Last month, officials from 21 US states filed a lawsuit claiming the new overtime rule will place a heavy burden on state budgets. The US Chamber of Commerce and other business groups also filed a separate challenge to the rule in the same federal court.
Business groups have said the rule will force employers to demote some salaried management workers to hourly positions and create more part-time jobs that do not offer benefits.
But advocates of the rule change argue that millions of Americans will have their rights improved.Because the salary threshold has been so low, explained Ross Eisenbrey, vice president of nonprofit think tank the Economic Policy Institute, during a press conference in May, employers have been able to render people exempt who shouldn't be by, for example, treating low-level assistant store managers or frontline store managers as executives.
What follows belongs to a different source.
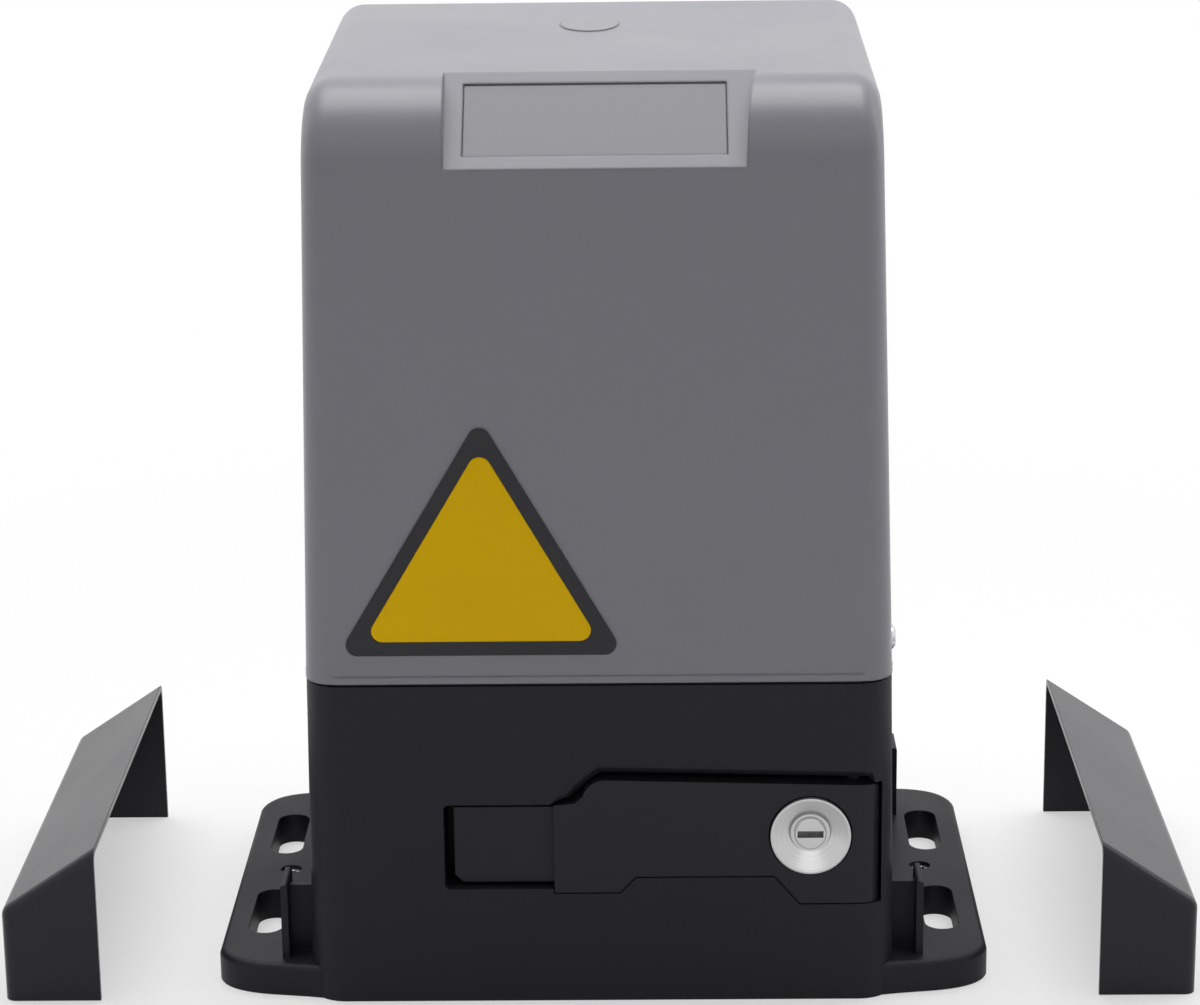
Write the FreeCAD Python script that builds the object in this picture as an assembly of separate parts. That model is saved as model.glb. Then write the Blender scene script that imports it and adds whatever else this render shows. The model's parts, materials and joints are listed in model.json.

Arguably, entry-level managers would benefit from the new overtime rule either by receiving time-and-a-half pay for any hours worked over 40 in a week, having their hours scaled back to 40 hours a week while still taking home the same pay, or, as in the case of Walmart's entry-level managers, getting a raise to put them above the threshold.
Eisenbrey also said that 100,000 more US workers would benefit, as the overtime work will likely be shifted to either new employees or part-time employees who would not be working overtime. In fact, a study by Oxford Economics found that if the salary threshold were raised even to $808 a week, 76,000 part-time workers would be hired to fill the labor needs of businesses.
Only 7% of full-time salaried employees are currently eligible for overtime pay down from 62% in 1975, according to the Department of Labor. Eisenbrey said the new overtime rule would bring that coverage closer to 23%.
Advocates also argue that the rule change makes things easier for businesses. "It is going to be so much clearer now for employers that they have to pay people under this salary threshold regardless of what their duties are," Eisenbrey said.